The Vlachs, a group of proud Greeks that speaks a Romance language called “Vlachika,” or Aromanian, have their own distinct culture and traditions within Greece.
Members of this group, which now numbers around 250,000 individuals, can be found in many countries in the Balkans, including Greece, North Macedonia, Serbia, Albania, Bulgaria, and Romania. There is also a substantial population in North America as well.
Most of the Vlachs in Greece today live in the north of the country, particularly in and around the Pindus Mountain range. The hub of the Vlach people in Greece is the town of Metsovo, which is the center of their culture in the country.
In Greece, as in many countries in which the Vlachs live, the younger generations have fully assimilated and many no longer speak the language and have lost their traditions.
The term “Vlach” in Greece has also come to describe shepherds and “country people” in general, and has unfortunate derogatory connotations.
Although the term is seen as negative, the Vlachs traditionally are pastoralists and shepherds who historically moved from the highlands in the summer to the lowlands in the winter for their animals to graze.

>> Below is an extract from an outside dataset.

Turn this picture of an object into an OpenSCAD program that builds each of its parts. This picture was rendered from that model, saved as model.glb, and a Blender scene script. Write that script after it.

The history of the Vlachs in Greece
The Vlachs were first identified as a separate group way back in the 11th century by Byzantine Greek historian George Kedrenos.
Although the origins of this group are not clear, some believe that they descend from the ancient peoples known as the Dacians. Others argue that their roots can be traced back to Thraco-Romans, while others believe they are the descendants of Romanized Illyrians.
Most Vlachs and scholars in Greece alike argue that the group is simply ethnic Greeks who adopted the language of the Romans.
What is clear is that the language of the Vlachs, Aromanian, has links to the vulgate Latin spoken throughout the Balkans during the Roman period. Although it has loan words from Greek, Turkish, and a number of Slavic languages, its roots are fully in Latin.
Under the Ottomans, the Vlachs were considered as Greeks, or “Rum,” since they were Orthodox Christians. As Greek was the lingua franca of the Balkans at the time, particularly in matters of trade and education, many Vlachs spoke Greek and became more Hellenized, choosing to settle in villages and towns rather than continue their migratory, pastoral lifestyle.
It was only in the 19th century that the group began to be distinguished from other Christians in the Balkans. As the Ottoman Empire began to crumble, defined nation-states began to form, and the Vlachs were caught between many different countries. The reason that the Vlachs are spread throughout many Balkan countries is due to this migration.
Members of the ethnic group historically supported Greek political causes during the Ottoman Empire, and they even played an integral role in the Greek War of Independence, much like the Arvanites, another distinct group in Greece.
After the formation of the Greek state in the early 19th century, Vlach groups in the country split into two factions — those that more closely identified with Romania, and others who were linked to Greece. These factions died out over time, however, and now Vlachs see themselves as Greeks.
As they are also Orthodox Christians, the main distinguishing feature of the Vlachs now is their language, which resembles Romanian (which itself looks and sounds very Latin). Their language is now under threat, however, as it has no standardized alphabet; many of the younger generations find no use for it and do not speak it.
There are currently around 300 groups dedicated to preserving the Vlach culture and language in Greece. Activists hope to keep the language alive, particularly among the younger generations.